For Peschar had always wanted to be more than a businessman; he cherished being a part of the community. It was why he had embraced the chance to become an Australian citizen back in 1957.
“I realised if I were to live here, I want to really be part of it,” he explains. “I didn’t want to be a visitor for the rest of my life. You become part, and proud, of the place where you’re living.”
With that approach, Peschar used what he learnt to help build the community, from helping steer appeals to complete Christ Church Cathedral to being the Deputy Chancellor at the University of Newcastle.
But Peschar also stayed in business, even after reaching retirement age. He bought into a television station in Townsville, and purchased a shopping plaza in Singleton and Hunter Valley vineyard Meerea Park. The vineyard was viewed not as strictly business, but “a family get-together place”.
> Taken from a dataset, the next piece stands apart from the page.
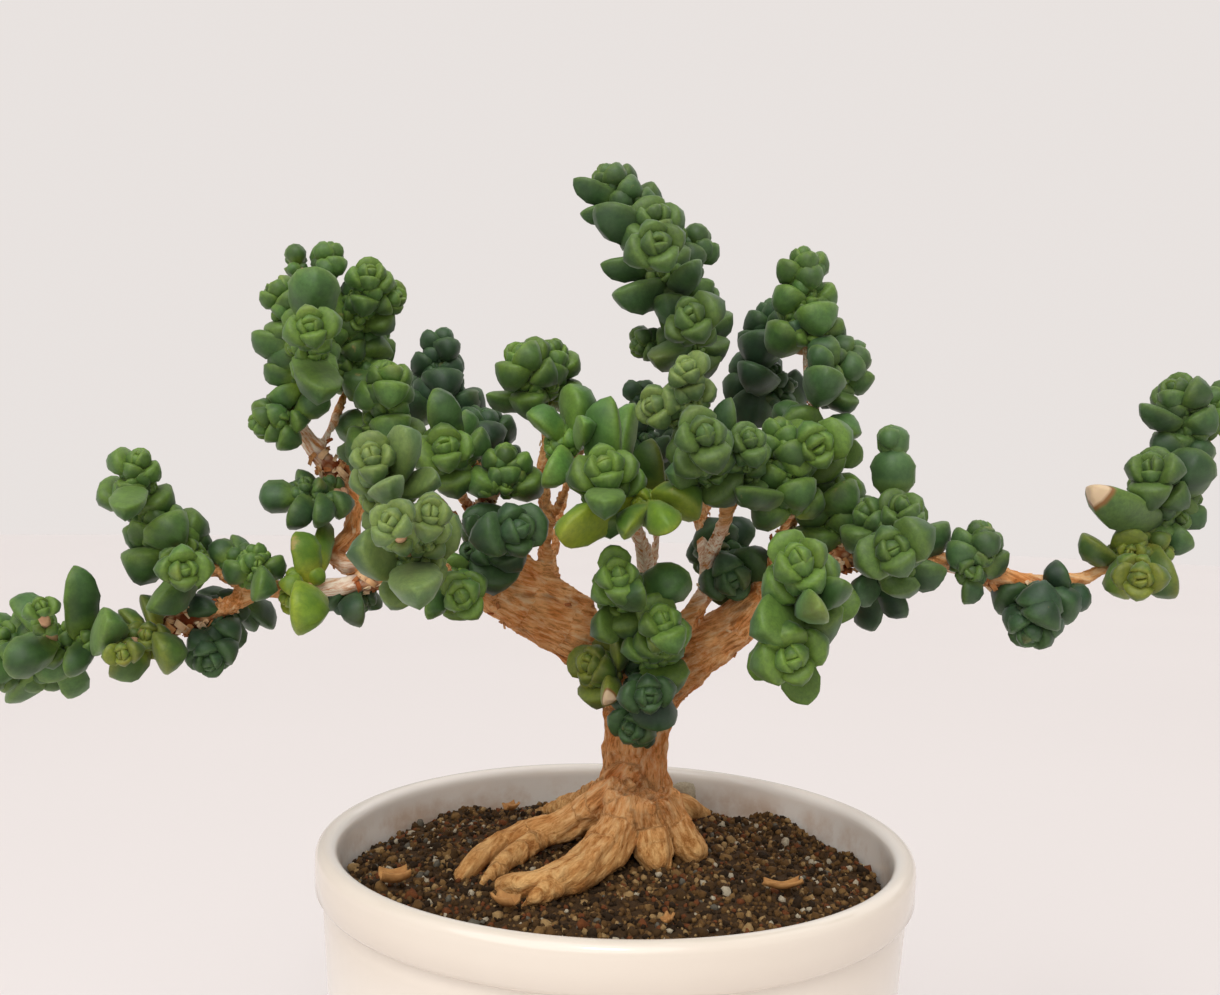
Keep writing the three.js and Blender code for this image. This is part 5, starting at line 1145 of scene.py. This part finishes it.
def leaf_finish(look, deep, face, young):
    finish, tree, shader = new_finish("velvety_leaf_" + look, Roughness=0.5, Specular_IOR_Level=0.4,
                                      Sheen_Weight=0.13, Sheen_Roughness=0.45, Subsurface_Weight=0.1,
                                      Subsurface_Scale=mm(1.2))
    shader.inputs["Subsurface Radius"].default_value = (0.5, 1, 0.25)
    shader.inputs["Sheen Tint"].default_value = linear("#dfeee0")
    where = add(tree, "TexCoord").outputs["Object"]
    kept = add(tree, "Attribute", {"attribute_name": "marks"})
    split = add(tree, "SeparateColor", None, {0: kept.outputs["Color"]})
    cloud = add(tree, "TexNoise", {"Scale": per(3.5), "Detail": 4}, {"Vector": where})
    share = add(tree, "Math", {"operation": "MULTIPLY_ADD", 1: 0.7}, {0: split.outputs[2], 2: add(
        tree, "MapRange", {"From Min": 0.3, "From Max": 0.7, "To Min": -0.1, "To Max": 0.45},
        {0: cloud})})
    face_tone = add(tree, "Mix", {"data_type": "RGBA", 6: linear(deep), 7: linear(face)}, {0: share})
    base = add(tree, "MapRange", {"From Min": 0.5, "From Max": 0.08, "To Max": 0.85}, {0: split.outputs[0]})
    rim = add(tree, "Math", {"operation": "MULTIPLY", 1: 0.3}, {0: split.outputs[1]})
    lighter = add(tree, "Math", {"operation": "MAXIMUM"}, {0: base, 1: rim})
    green = add(tree, "Math", {"operation": "MINIMUM", 1: 0.7}, {0: kept.outputs["Alpha"]})
    fresh = add(tree, "Math", {"operation": "MULTIPLY_ADD", 1: 0.34, "use_clamp": True},
                {0: green, 2: lighter})
    leafy = add(tree, "Mix", {"data_type": "RGBA", 7: linear(young)}, {0: fresh, 6: face_tone})
    # Painted shade: towards the base of a young leaf the colour goes back to the deep green, standing for
    # the shade in the folds of a rosette
    fold_shade_mask = add(tree, "Math", {"operation": "MULTIPLY"}, {0: base, 1: green})
    painted_fold_shade = add(tree, "Math", {"operation": "MULTIPLY", 1: 1.9, "use_clamp": True}, {0: fold_shade_mask})
    leafy = add(tree, "Mix", {"data_type": "RGBA", 7: linear(deep)}, {0: painted_fold_shade, 6: leafy})
    dots = add(tree, "TexNoise", {"Scale": per(0.9), "Detail": 5, "Roughness": 0.75}, {"Vector": where})
    dull = add(tree, "MapRange", {"From Min": 0.4, "From Max": 0.6, "To Min": 0.35, "To Max": 0}, {0: dots})
    dotted = add(tree, "Mix", {"data_type": "RGBA", 7: linear(deep)}, {0: dull, 6: leafy})
    ripe = add(tree, "MapRange", {"From Min": 0.95, "From Max": 1, "To Max": 0.2}, {0: split.outputs[2]})
    end = add(tree, "MapRange", {"From Min": 0.7, "From Max": 1}, {0: split.outputs[0]})
    blush = add(tree, "Math", {"operation": "MULTIPLY"}, {0: ripe, 1: end})
    blushed = add(tree, "Mix", {"data_type": "RGBA", 7: linear("#a0762f")}, {0: blush, 6: dotted})
    scar = add(tree, "TexNoise", {"Scale": per(6), "Detail": 6, "Roughness": 0.6}, {"Vector": where})
    worn = add(tree, "MapRange", {"From Min": 0.7, "From Max": 0.76, "To Max": 0.7}, {0: scar})
    scarred = add(tree, "Mix", {"data_type": "RGBA", 7: linear("#a58a52")}, {0: worn, 6: blushed})
    dead = add(tree, "MapRange", {"From Min": 1.2, "From Max": 1.6}, {0: kept.outputs["Alpha"]})
    browned = add(tree, "MapRange", {"From Min": 0.88, "From Max": 0.905, "To Max": 0.9},
                  {0: split.outputs[0]})
    edge = add(tree, "Math", {"operation": "MULTIPLY"}, {0: dead, 1: browned})
    ringed = add(tree, "Mix", {"data_type": "RGBA", 7: linear("#8a5a30")}, {0: edge, 6: scarred})
    wither = add(tree, "MapRange", {"From Min": 0.915, "From Max": 0.935}, {0: split.outputs[0]})
    dry = add(tree, "Math", {"operation": "MULTIPLY"}, {0: dead, 1: wither})
    withered = add(tree, "Mix", {"data_type": "RGBA", 7: linear("#d2b794")}, {0: dry, 6: ringed})
    tree.links.new(withered.outputs[2], shader.inputs["Base Color"])
    grain = add(tree, "TexNoise", {"Scale": per(0.35), "Detail": 2}, {"Vector": where})
    velvet = add(tree, "Bump", {"Strength": 0.18, "Distance": mm(0.12)}, {"Height": grain})
    tree.links.new(velvet.outputs[0], shader.inputs["Normal"])
    return finish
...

Peschar loves sailing – “it’s relaxing and it’s challenging”. He’s owned a succession of boats, including a 46-footer, Blue Moon, which he’s had for about 35 years. And Blue Moon has been a nursery for Olympians. His grandchildren are Olympic sailors Will and Jaime Ryan: “They’ve been on boats since the day they were born.”
For John Peschar, family and time are everything. He is keenly feeling that, as he grieves for his wife of 62 years. Pamela died in May.
He is determined to make the most of time. The former discount specialist adores a full-value life.
“Even now, I’m unemployed. I feel maybe I’ve retired too early from all of that,” the 90-year-old says, watching the workers creating the Supercars track outside.
“You think, ‘Hey, there are things to be done. There must be something we can do!’.”
One thing John Peschar often does is reflect on what he considers a fortunate life.
“The harder you work, the luckier you get, I know. But Australia! It’s a wonderful place. Unbelievable opportunities.
“I came here with nothing, and I’ve had a wonderful run.”